The school requires the investing company to have a good business plan to be able to purchase the license to use intellectual property. For example, if a company was investing in a pharmaceutical innovation developed by the school, then the company would have to file the new drug application to get some sort of regulatory approval authority so it could get to a phase one clinical trial. It would also need to agree to put the final product on the market in a certain amount of time or make a target number of sales before a certain amount of time.

“It is definitely an extensive process,” Fender says about licensing. “I think it’s a good source of revenue for the university. However, I think the No. 1 goal is to see that we can develop pathways to facilitate the commercialization of these innovations that are the result of the good work that our researchers do.”

 

Extending to high schools

High schools also have the same license and trademark agreements but not for their research as much as their athletic merchandise.

“This is the exact same thing Learfield and Mizzou Sports Properties do at the University of Missouri,” writes Collin See of Kelly Sports Properties in an email.

See defines intellectual property management as the management of an entity’s marks, logos, name and images in all tangible or intangible assets. This management is for the purposes of legal protection for the entity to provide a controllable environment through precise definition of policies, procedures and protocol for the use of said marks, logos, etc.

Kelly Sports Properties offers five-year contracts to schools’ athletics and activity programs or anything that falls under the Missouri State High School Activities Association. The company covers anything “from middle school track and band to high school football and debate,” See writes.
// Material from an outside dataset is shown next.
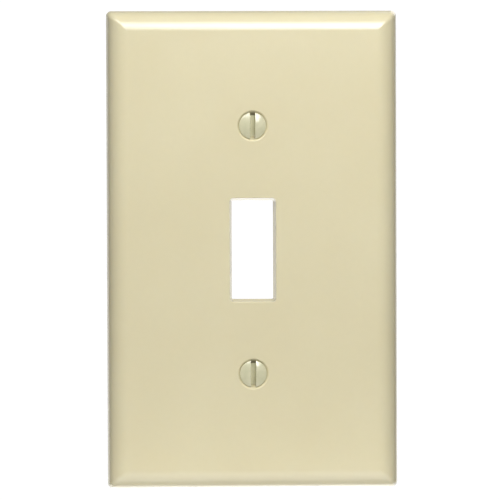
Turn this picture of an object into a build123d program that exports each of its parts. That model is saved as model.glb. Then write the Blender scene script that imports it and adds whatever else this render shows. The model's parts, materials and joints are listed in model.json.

He also gives three reasons why the company provides its services to schools. According to See, the reasons are as follows, in order of importance: The first is it will allow a district to become more compliant and provide equity to all programs. Second, it provides the protection of the marks and logos in the area of licensing. And finally, the program will generate revenue at a level greater than the efforts of the past. If See’s reasons are to be taken seriously, then Kelly Sports Properties is one of the few private companies whose foremost reason for existing is not to make money.